::: Records

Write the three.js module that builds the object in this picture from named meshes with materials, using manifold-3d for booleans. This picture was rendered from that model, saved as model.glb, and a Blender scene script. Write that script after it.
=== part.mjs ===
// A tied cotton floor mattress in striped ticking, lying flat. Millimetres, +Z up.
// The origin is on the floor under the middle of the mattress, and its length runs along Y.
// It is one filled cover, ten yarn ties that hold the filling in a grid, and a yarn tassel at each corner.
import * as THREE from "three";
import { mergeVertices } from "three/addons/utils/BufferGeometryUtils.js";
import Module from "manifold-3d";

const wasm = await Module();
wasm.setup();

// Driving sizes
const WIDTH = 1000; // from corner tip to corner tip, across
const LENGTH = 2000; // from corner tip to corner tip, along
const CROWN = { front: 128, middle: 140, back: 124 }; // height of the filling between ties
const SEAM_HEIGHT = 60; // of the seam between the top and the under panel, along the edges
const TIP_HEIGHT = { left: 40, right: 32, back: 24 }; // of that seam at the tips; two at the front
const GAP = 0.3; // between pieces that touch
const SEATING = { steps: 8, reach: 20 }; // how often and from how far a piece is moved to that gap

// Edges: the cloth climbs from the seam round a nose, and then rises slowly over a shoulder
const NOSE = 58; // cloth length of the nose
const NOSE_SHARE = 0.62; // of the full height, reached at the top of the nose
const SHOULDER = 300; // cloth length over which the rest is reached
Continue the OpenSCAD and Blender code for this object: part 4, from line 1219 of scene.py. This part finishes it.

::::::

Stated problem — Show the data once more, exactly as it was written.

Result for this task —
Write the three.js module that builds the object in this picture from named meshes with materials, using manifold-3d for booleans. This picture was rendered from that model, saved as model.glb, and a Blender scene script. Write that script after it.
=== part.mjs ===
// A tied cotton floor mattress in striped ticking, lying flat. Millimetres, +Z up.
// The origin is on the floor under the middle of the mattress, and its length runs along Y.
// It is one filled cover, ten yarn ties that hold the filling in a grid, and a yarn tassel at each corner.
import * as THREE from "three";
import { mergeVertices } from "three/addons/utils/BufferGeometryUtils.js";
import Module from "manifold-3d";

const wasm = await Module();
wasm.setup();

// Driving sizes
const WIDTH = 1000; // from corner tip to corner tip, across
const LENGTH = 2000; // from corner tip to corner tip, along
const CROWN = { front: 128, middle: 140, back: 124 }; // height of the filling between ties
const SEAM_HEIGHT = 60; // of the seam between the top and the under panel, along the edges
const TIP_HEIGHT = { left: 40, right: 32, back: 24 }; // of that seam at the tips; two at the front
const GAP = 0.3; // between pieces that touch
const SEATING = { steps: 8, reach: 20 }; // how often and from how far a piece is moved to that gap

// Edges: the cloth climbs from the seam round a nose, and then rises slowly over a shoulder
const NOSE = 58; // cloth length of the nose
const NOSE_SHARE = 0.62; // of the full height, reached at the top of the nose
const SHOULDER = 300; // cloth length over which the rest is reached
Continue the OpenSCAD and Blender code for this object: part 4, from line 1219 of scene.py. This part finishes it.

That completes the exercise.